Go from the first line to the line with "bpy.data.objects.remove(cutter)" and return those lines verbatim, ends included.
══════
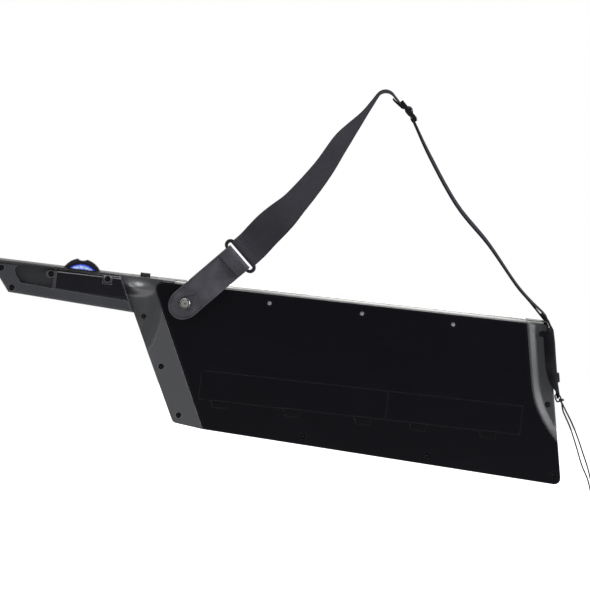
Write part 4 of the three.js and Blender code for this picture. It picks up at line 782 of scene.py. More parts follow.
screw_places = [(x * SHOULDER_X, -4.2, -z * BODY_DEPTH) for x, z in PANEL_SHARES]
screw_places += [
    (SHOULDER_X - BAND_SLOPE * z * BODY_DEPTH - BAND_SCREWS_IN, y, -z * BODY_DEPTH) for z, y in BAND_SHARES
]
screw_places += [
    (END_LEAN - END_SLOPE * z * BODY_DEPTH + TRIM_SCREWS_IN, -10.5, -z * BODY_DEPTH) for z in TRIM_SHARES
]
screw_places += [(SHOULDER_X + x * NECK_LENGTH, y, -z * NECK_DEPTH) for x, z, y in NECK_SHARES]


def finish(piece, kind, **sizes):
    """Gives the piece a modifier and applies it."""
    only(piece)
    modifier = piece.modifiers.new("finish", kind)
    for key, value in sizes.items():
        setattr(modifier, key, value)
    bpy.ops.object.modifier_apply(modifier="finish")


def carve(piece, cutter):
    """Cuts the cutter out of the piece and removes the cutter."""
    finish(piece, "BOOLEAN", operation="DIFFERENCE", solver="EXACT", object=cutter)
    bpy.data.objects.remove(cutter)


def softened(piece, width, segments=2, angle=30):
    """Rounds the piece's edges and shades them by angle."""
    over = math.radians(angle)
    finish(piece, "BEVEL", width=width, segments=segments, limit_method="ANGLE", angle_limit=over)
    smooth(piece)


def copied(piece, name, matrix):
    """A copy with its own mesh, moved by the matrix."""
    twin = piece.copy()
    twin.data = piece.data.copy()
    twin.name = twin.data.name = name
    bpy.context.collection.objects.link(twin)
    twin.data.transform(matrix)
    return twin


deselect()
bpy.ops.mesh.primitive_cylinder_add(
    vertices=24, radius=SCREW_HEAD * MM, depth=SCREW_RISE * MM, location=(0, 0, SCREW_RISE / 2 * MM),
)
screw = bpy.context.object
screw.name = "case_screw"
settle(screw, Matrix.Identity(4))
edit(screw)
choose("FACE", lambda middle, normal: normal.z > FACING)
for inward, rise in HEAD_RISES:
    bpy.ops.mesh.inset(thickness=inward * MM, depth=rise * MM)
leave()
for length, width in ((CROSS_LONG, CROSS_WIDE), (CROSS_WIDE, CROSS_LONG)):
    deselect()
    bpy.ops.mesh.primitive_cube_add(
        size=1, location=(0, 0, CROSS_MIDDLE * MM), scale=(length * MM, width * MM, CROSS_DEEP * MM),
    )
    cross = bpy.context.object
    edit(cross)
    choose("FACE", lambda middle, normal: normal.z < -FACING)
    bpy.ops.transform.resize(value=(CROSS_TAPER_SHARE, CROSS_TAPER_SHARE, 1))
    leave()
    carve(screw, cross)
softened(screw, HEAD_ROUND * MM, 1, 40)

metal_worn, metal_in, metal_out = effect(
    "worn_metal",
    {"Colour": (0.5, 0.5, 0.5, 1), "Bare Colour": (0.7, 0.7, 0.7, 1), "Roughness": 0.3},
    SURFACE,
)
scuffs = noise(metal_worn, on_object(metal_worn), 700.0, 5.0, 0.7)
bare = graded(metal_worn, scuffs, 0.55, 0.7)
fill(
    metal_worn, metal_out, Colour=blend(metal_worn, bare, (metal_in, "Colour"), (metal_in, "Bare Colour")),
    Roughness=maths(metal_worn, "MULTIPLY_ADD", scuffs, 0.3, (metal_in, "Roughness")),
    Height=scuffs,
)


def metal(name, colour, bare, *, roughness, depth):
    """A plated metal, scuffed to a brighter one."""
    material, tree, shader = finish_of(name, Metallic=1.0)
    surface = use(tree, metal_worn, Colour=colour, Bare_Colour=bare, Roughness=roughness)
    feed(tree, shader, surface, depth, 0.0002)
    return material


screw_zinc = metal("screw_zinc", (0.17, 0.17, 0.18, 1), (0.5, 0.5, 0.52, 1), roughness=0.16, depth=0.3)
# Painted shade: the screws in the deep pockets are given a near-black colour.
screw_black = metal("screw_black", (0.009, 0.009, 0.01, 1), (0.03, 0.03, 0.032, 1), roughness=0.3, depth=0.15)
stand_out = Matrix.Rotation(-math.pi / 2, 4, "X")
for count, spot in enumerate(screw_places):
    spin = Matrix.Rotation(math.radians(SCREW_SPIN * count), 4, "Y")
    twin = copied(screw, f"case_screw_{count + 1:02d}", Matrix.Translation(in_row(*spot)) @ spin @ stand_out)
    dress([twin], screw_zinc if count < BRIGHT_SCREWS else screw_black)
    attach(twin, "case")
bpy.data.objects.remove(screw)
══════
Expected answer:
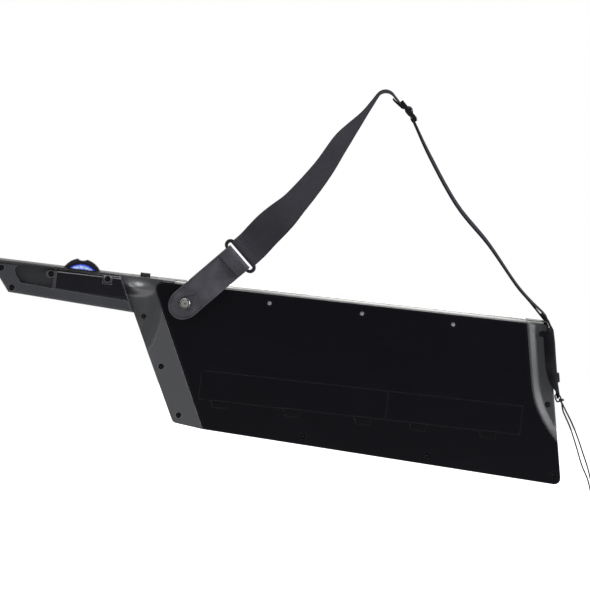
Write part 4 of the three.js and Blender code for this picture. It picks up at line 782 of scene.py. More parts follow.
screw_places = [(x * SHOULDER_X, -4.2, -z * BODY_DEPTH) for x, z in PANEL_SHARES]
screw_places += [
    (SHOULDER_X - BAND_SLOPE * z * BODY_DEPTH - BAND_SCREWS_IN, y, -z * BODY_DEPTH) for z, y in BAND_SHARES
]
screw_places += [
    (END_LEAN - END_SLOPE * z * BODY_DEPTH + TRIM_SCREWS_IN, -10.5, -z * BODY_DEPTH) for z in TRIM_SHARES
]
screw_places += [(SHOULDER_X + x * NECK_LENGTH, y, -z * NECK_DEPTH) for x, z, y in NECK_SHARES]


def finish(piece, kind, **sizes):
    """Gives the piece a modifier and applies it."""
    only(piece)
    modifier = piece.modifiers.new("finish", kind)
    for key, value in sizes.items():
        setattr(modifier, key, value)
    bpy.ops.object.modifier_apply(modifier="finish")


def carve(piece, cutter):
    """Cuts the cutter out of the piece and removes the cutter."""
    finish(piece, "BOOLEAN", operation="DIFFERENCE", solver="EXACT", object=cutter)
    bpy.data.objects.remove(cutter)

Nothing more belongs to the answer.